Go through the listing and copy every line word for word.

## Start SOURCE MATERIAL

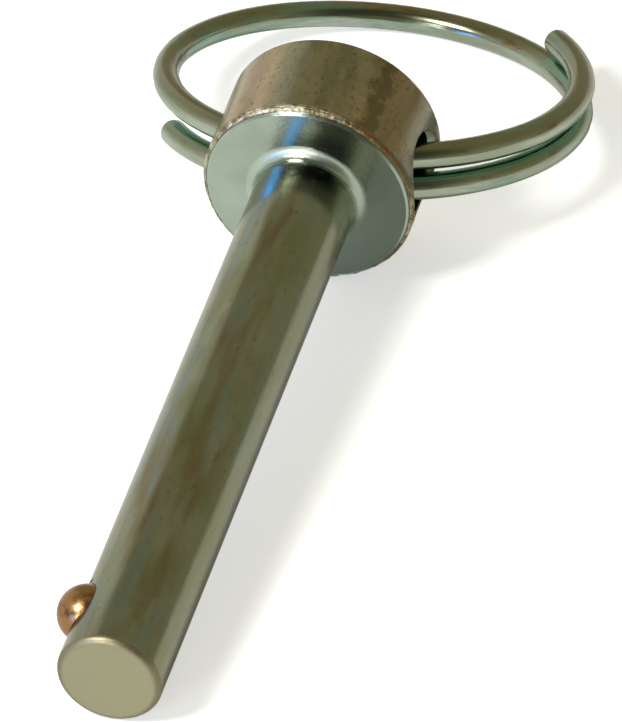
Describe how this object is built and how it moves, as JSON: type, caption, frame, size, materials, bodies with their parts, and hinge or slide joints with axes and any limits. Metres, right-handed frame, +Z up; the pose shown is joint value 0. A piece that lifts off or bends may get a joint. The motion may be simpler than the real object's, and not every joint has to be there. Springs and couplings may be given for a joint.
{
  "type": "detent pin",
  "caption": "Quick-release pin with a plain round head, a staked spring ball near the tip and a split wire ring through the head.",
  "frame": {"origin": "on the surface that it lies on, below the axis of the pin, halfway along the box of the object", "axes": "+Z up; the shank points along -Y and rises a little towards the head; the ring lies behind the head on +Y; the ring hole runs along X"},
  "size_m": [0.0546, 0.1454, 0.0274],
  "materials": {
    "pin_body": "bright zinc plate, turned, lightly worn",
    "detent_ball": "polished, copper-toned",
    "ball_spring": "bright spring wire",
    "split_ring": "bright zinc plate on round wire"
  },
  "bodies": {
    "pin": {"pin_body": "pin_body", "ball_spring": "ball_spring"},
    "ball": {"detent_ball": "detent_ball"},
    "ring": {"split_ring": "split_ring"}
  },
  "joints": [
    {"name": "ring_swing", "type": "hinge", "parent": "pin", "child": "ring", "pos_m": [0, 0.02331, 0.01369], "axis": [1, 0, 0], "range_deg": [-150, 188]},
    {"name": "ball_press", "type": "slide", "parent": "pin", "child": "ball", "axis": [0.9511, 0.0239, -0.3081], "range_m": [0, 0.0024], "stiffness_N_per_m": 2500, "springref_m": -0.0015, "deforming": ["ball_spring"]}
  ]
}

## End SOURCE MATERIAL

RESPONSE TO THE EXERCISE:
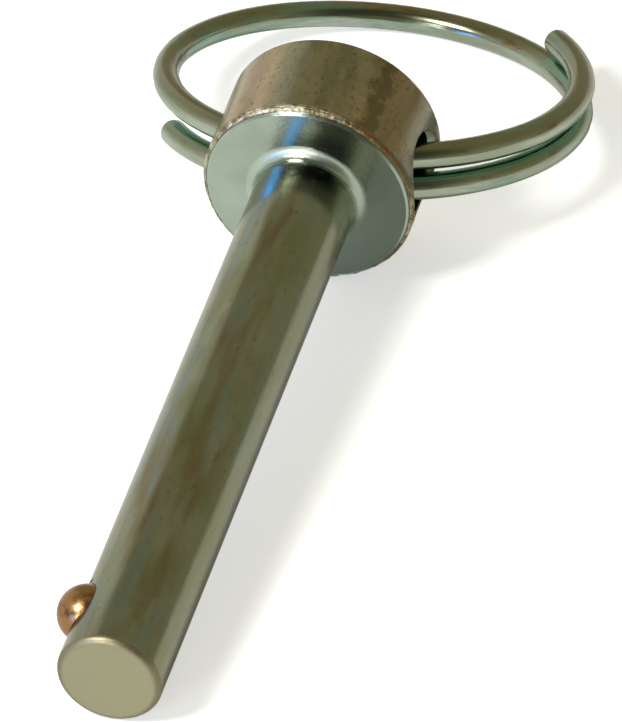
Describe how this object is built and how it moves, as JSON: type, caption, frame, size, materials, bodies with their parts, and hinge or slide joints with axes and any limits. Metres, right-handed frame, +Z up; the pose shown is joint value 0. A piece that lifts off or bends may get a joint. The motion may be simpler than the real object's, and not every joint has to be there. Springs and couplings may be given for a joint.
{
  "type": "detent pin",
  "caption": "Quick-release pin with a plain round head, a staked spring ball near the tip and a split wire ring through the head.",
  "frame": {"origin": "on the surface that it lies on, below the axis of the pin, halfway along the box of the object", "axes": "+Z up; the shank points along -Y and rises a little towards the head; the ring lies behind the head on +Y; the ring hole runs along X"},
  "size_m": [0.0546, 0.1454, 0.0274],
  "materials": {
    "pin_body": "bright zinc plate, turned, lightly worn",
    "detent_ball": "polished, copper-toned",
    "ball_spring": "bright spring wire",
    "split_ring": "bright zinc plate on round wire"
  },
  "bodies": {
    "pin": {"pin_body": "pin_body", "ball_spring": "ball_spring"},
    "ball": {"detent_ball": "detent_ball"},
    "ring": {"split_ring": "split_ring"}
  },
  "joints": [
    {"name": "ring_swing", "type": "hinge", "parent": "pin", "child": "ring", "pos_m": [0, 0.02331, 0.01369], "axis": [1, 0, 0], "range_deg": [-150, 188]},
    {"name": "ball_press", "type": "slide", "parent": "pin", "child": "ball", "axis": [0.9511, 0.0239, -0.3081], "range_m": [0, 0.0024], "stiffness_N_per_m": 2500, "springref_m": -0.0015, "deforming": ["ball_spring"]}
  ]
}